Backup DBs: To make way for the Law signing, the Jets released 32 year old Ray Mickens, who had been a Jet for his entire career and was also one of the better nickel backs in the league. That move should open things up for one of the younger CBs on the team to become the team's nickel back. Derrick Strait was a 3rd round pick out of Oklahoma after having won the Nagurski Award as the nation's best DB in 2003. He's got decent size and was a 4-year starter in college, so he came into the league very polished. Strait was expected to contribute as a nickel or dime CB last year, but wound up missing most of the season due to injuries. The Jets also improved their secondary depth by drafting Justin Miller in the 2nd round this year.

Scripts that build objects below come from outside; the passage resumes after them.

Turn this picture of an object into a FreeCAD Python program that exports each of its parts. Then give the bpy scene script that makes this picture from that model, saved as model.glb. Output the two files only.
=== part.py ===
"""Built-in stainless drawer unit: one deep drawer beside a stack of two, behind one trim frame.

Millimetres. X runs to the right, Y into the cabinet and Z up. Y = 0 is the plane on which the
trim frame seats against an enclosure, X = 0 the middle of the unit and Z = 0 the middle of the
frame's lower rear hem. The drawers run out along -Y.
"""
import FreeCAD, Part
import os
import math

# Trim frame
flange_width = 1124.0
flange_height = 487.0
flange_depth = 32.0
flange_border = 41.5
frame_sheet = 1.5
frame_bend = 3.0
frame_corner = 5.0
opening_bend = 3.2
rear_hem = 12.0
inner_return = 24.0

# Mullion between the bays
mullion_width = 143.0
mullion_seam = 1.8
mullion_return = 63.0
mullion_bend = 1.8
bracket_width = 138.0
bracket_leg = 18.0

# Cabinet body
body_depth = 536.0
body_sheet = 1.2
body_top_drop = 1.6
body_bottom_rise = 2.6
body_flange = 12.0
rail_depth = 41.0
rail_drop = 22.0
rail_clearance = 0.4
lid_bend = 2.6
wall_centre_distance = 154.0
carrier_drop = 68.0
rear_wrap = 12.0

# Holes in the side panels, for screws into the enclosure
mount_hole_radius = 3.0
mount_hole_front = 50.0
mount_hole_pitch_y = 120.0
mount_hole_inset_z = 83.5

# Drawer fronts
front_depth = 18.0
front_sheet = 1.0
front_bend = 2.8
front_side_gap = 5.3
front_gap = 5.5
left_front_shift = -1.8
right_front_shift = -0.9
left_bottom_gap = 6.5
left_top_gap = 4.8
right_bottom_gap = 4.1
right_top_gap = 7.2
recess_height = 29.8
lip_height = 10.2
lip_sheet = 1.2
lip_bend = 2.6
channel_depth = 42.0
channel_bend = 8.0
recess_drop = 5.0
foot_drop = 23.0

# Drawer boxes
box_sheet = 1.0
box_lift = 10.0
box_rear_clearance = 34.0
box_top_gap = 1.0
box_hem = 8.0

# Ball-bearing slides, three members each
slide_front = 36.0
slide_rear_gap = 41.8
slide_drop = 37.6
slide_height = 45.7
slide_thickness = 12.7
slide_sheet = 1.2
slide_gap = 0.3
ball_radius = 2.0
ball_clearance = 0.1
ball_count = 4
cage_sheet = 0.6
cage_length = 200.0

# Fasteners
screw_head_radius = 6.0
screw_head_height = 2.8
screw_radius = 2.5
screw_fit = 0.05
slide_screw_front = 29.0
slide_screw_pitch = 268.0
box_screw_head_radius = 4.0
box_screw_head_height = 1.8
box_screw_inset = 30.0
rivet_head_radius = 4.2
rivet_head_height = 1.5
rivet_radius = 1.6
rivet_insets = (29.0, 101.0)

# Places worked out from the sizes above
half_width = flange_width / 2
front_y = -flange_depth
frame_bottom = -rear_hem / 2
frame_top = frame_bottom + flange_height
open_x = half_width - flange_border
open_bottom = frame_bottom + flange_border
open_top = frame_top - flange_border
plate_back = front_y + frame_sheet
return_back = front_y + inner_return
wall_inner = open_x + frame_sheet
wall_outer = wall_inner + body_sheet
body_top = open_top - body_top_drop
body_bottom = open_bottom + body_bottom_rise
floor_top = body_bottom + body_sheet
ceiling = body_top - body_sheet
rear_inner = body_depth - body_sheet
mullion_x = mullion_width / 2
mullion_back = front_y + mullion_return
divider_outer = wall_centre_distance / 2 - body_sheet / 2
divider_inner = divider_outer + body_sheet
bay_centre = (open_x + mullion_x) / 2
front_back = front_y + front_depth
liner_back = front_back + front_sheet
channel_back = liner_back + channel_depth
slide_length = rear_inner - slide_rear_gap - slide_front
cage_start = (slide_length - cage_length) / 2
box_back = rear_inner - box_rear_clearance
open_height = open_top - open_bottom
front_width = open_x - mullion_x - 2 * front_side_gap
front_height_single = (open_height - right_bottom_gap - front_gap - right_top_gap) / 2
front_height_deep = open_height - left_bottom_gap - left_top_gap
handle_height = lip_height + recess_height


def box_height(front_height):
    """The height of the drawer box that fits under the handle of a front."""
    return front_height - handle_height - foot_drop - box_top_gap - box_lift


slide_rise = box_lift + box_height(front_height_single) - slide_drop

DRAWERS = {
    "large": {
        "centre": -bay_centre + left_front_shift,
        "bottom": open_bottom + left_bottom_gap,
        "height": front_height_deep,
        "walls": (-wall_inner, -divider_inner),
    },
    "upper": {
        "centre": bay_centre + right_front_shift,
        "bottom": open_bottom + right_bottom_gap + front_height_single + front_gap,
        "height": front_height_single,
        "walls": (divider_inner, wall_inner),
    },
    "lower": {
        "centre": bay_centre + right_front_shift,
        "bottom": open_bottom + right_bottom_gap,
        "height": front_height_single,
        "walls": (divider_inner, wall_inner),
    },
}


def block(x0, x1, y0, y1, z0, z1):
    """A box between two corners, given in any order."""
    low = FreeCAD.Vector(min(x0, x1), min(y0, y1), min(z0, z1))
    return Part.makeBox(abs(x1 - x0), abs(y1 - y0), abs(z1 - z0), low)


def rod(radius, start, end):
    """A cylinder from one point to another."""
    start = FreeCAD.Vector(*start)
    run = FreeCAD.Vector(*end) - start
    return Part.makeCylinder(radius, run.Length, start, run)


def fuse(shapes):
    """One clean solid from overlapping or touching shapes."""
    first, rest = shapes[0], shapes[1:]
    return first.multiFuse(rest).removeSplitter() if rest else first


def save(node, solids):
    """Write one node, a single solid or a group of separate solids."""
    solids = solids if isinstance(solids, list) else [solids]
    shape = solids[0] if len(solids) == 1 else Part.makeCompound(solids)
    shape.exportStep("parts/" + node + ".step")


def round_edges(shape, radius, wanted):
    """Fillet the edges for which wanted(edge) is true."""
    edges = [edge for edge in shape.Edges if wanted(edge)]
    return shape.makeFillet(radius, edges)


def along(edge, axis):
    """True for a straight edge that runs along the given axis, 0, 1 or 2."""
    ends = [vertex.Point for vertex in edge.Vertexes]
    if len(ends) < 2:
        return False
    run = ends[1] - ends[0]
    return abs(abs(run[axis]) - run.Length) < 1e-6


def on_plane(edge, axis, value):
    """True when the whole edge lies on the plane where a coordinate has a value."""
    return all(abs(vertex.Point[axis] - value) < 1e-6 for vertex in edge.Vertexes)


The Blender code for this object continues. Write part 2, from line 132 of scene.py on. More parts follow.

Miller is a physical with 1st round talent who slipped in the draft due to a recent arrest and concerns about his character. He'll provide some insurance at the position and can also contribute as a kick returner on special teams. Early reports suggest that he has been one of the most impressive players during training camp. Pete Hunter was acquired from Dallas in a July trade right after the Abraham retirement, but was unimpressive early in camp and subsequently released. Rashad Washington is a developmental prospect the Jets drafted in the 7th round last year. He has good size and good speed, but his main contribution should come on special teams. The Jets added some much needed depth at the safety position on draft day when they selected Kerry Rhodes and Andre Maddox in the 4th and 5th rounds respectively. Rhodes is a good athlete who can match up well in coverage and turned some heads during the preseason with his playmaking ability. Maddox lacks great speed or coverage skills, but is a physical tackler who plays well near the line of scrimmage. Unfortunately, he was placed on IR with an injury and will miss the 2005 season.